In a flap-and-gusset heel for a top-down sock, you have to start by knowing how many stitches are going to be on each side of the heel turn. Every time I try to make it up as I go, I end up with an uneven number of stitches. Fourteen on the left, perhaps, ten in the middle, only twelve on the right - whoops, went too far, rip it back and start over. How do you know how many stitches to work? Is there a simple formula to which someone can direct me, so that if I'm ever knitting patternless (or making up my own) I can just turn a heel without thinking too hard about it?

In a short row heel, you take 50-60% of your stitches. Divide that number by three. Knit to the end, wrap and turn. Purl back, wrap and turn. Do that until one third of the stitches are wrapped and on the right, one third are wrapped and on the left, and one third are unworked in the center - then start working your way back up. Your sides are always even. (These instructions won't make sense unless you've done a short-row heel already. Wendy Johnson explains it wonderfully in her "Generic Toe-Up Sock Pattern", which is what I'm using.) As long as you pick up your wraps, the short-row heel comes out well every time.

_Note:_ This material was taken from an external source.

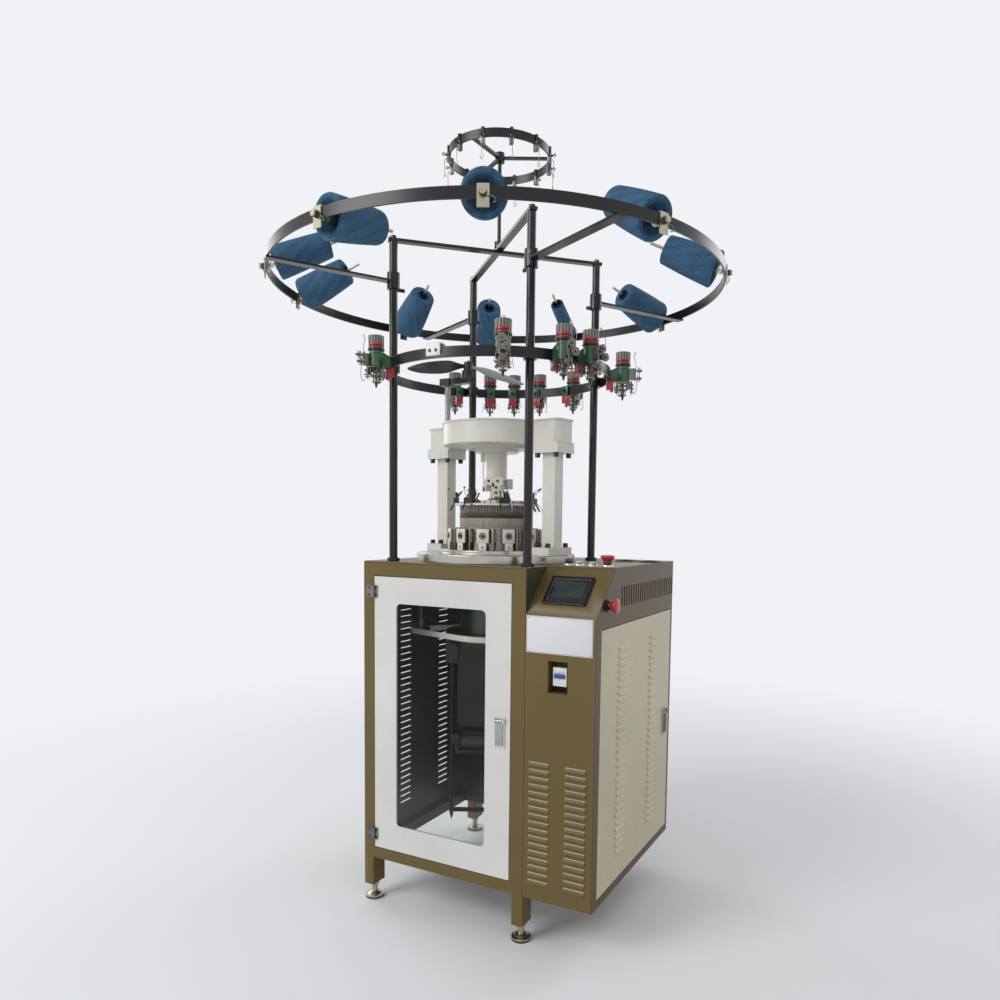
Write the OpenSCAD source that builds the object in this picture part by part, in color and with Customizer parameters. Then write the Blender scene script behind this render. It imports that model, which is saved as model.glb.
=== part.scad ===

I picked up two stitches in each corner of the heel turn to avoid gaps and holes, and had to fudge the decreases to try to make it work. Now that I've taken an objective look at it in the daylight, meh! it's a sock! No one will know if I don't point out the stitches to them! They'll just say "ooh a sock" and I'll say "Yes, I knit it from yarn I spun," and the fudged stitch or two won't really matter at all. Besides, it goes on my foot. Who's going to look so closely at my foot? (And really, it doesn't look so bad at all.)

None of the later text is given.